You might have heard:
It’s just a simple website
Or
It’s just a simple design
Or
It’s just some simple changes
After they get you to agree, you see exactly how not simple it is, because nothing is simple, and because they have no idea how to judge the complexity of the work they hired you to do.
4) They don’t know where they are
These are some things that clients who have the potential to be bad will show, it’s up to you to take them on or not. Some clients genuinely have no idea, and you can point out certain things in certain ways to seriously improve everything and over-deliver.
5) They don’t know where they want to be
This in itself is fine! Your first meeting can be exactly about this and figuring out how you can a) figure out where they should be; and b) help them get there. But, very few clients will admit to this. With time you’ll develop a gut feeling for when this is the case and adjust your tactics. The good client will at least consider your feedback and expertise, and you can agree on a low consequence set of tasks to test your hypothesis.
The bad client will bury his head in the sand and not admit that he could be wrong.
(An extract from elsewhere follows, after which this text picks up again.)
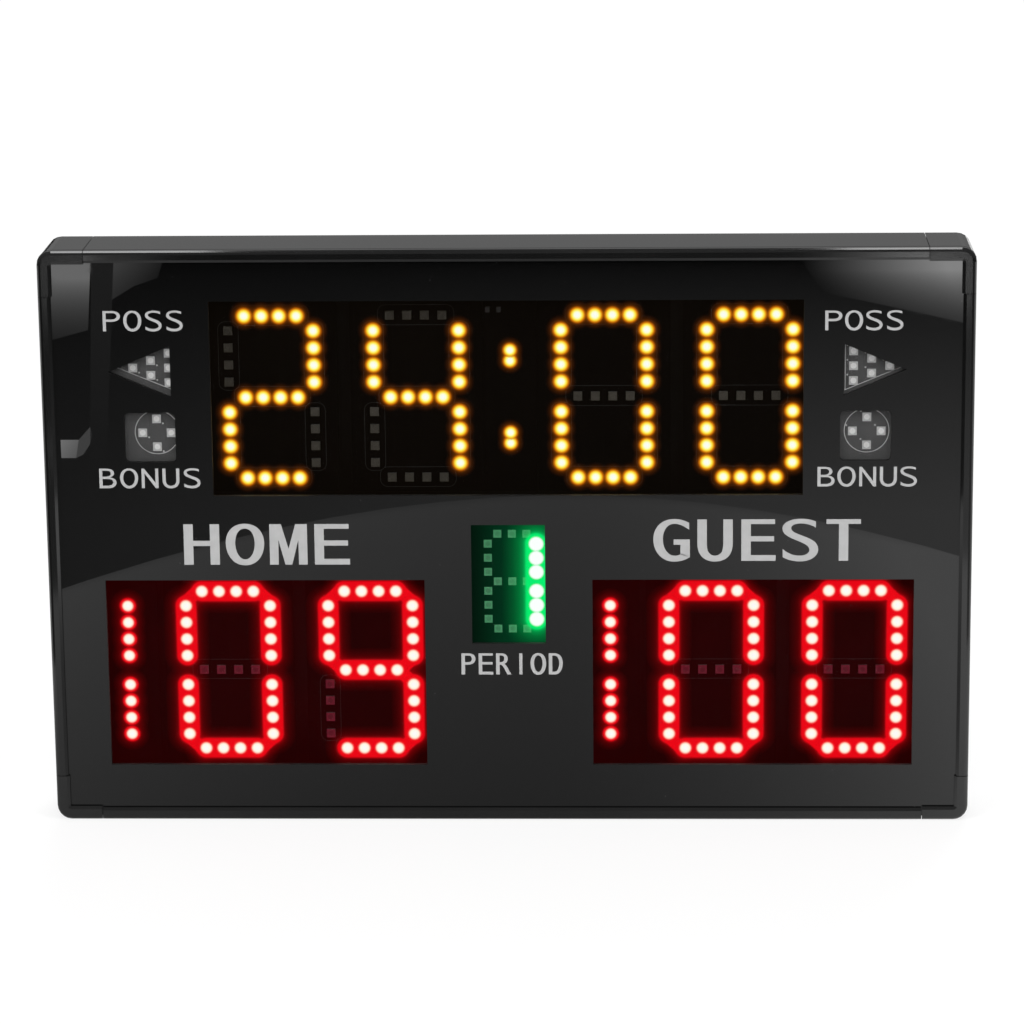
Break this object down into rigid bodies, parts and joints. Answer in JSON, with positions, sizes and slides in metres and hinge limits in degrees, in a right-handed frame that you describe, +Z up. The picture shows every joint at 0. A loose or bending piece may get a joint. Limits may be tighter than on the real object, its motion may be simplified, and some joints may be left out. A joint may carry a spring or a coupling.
{
  "type": "electronic scoreboard",
  "caption": "Table-top electronic scoreboard with lit segment digits behind windows in a gloss face, an extruded frame with corner caps, and a folding rear stand.",
  "frame": {"origin": "middle of the bottom edge that the board stands on", "axes": "+Z up, the face looks towards -Y, +X to the right of someone who looks at the face"},
  "size_m": [0.53, 0.048, 0.337],
  "materials": {
    "frame_metal": "satin black powder coat",
    "cap_plastic": "satin moulded",
    "panel_acrylic": "polished black acrylic",
    "filter_acrylic": "smoked",
    "lens_acrylic": "clear",
    "lamp_board": "black solder mask",
    "control_board": "green solder mask",
    "cover_metal": "fine textured black powder coat",
    "black_plastic": "moulded",
    "zinc_steel": "zinc plated"
  },
  "bodies": {
    "board": {"frame_left": "frame_metal", "frame_top": "frame_metal", "frame_right": "frame_metal", "frame_bottom": "frame_metal", "corner_cap_bottom_left": "cap_plastic", "corner_cap_top_left": "cap_plastic", "corner_cap_top_right": "cap_plastic", "corner_cap_bottom_right": "cap_plastic", "face_panel": "panel_acrylic", "timer_filter": "filter_acrylic", "home_filter": "filter_acrylic", "guest_filter": "filter_acrylic", "period_filter": "filter_acrylic", "left_indicator_lens": "lens_acrylic", "right_indicator_lens": "lens_acrylic", "minutes_tens_board": "lamp_board", "minutes_units_board": "lamp_board", "seconds_tens_board": "lamp_board", "seconds_units_board": "lamp_board", "colon_board": "lamp_board", "home_hundreds_board": "lamp_board", "home_tens_board": "lamp_board", "home_units_board": "lamp_board", "guest_hundreds_board": "lamp_board", "guest_tens_board": "lamp_board", "guest_units_board": "lamp_board", "period_board": "lamp_board", "left_indicator_board": "lamp_board", "right_indicator_board": "lamp_board", "rear_cover": "cover_metal", "control_board": "control_board", "receiver_board": "control_board", "power_board": "control_board", "power_inlet": "black_plastic", "inlet_nut": "zinc_steel", "switch_housing": "black_plastic", "buzzer": "black_plastic", "stand_saddle_left": "zinc_steel", "stand_saddle_right": "zinc_steel", "hanger_left": "zinc_steel", "hanger_right": "zinc_steel"},
    "stand": {"stand_bail": "zinc_steel"},
    "rocker": {"power_rocker": "black_plastic"}
  },
  "joints": [
    {"name": "stand_fold", "type": "hinge", "parent": "board", "child": "stand", "pos_m": [0, 0.0198, 0.205], "axis": [1, 0, 0], "range_deg": [0, 35]},
    {"name": "power_switch", "type": "hinge", "parent": "board", "child": "rocker", "pos_m": [0.018, 0.0167, 0.062], "axis": [0, 0, 1], "range_deg": [0, 24]}
  ]
}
It’s not about being wrong or right, things are hardly ever black and white, an adult business owner should know this.
6) Micromanage
I’m guilty of this myself but thankfully caught it very early. At one point I needed to hire a developer to do some relatively advanced work on WordPress, being quite advanced myself, but simply not having the time, I felt frustrated paying $XX per hour for someone to do something I could easily do, and not fully trusting his judgement. I searched for cheaper developers, but then I remembered that you get what you pay for. Had I gotten a cheaper developer, I’d be much more inclined to micromanage him than a more senior developer that charges more.
When should you drop a client?
Bonus paragraph: if you lose sleep over a client, it’s time to sternly discuss it, and don’t be afraid to drop them.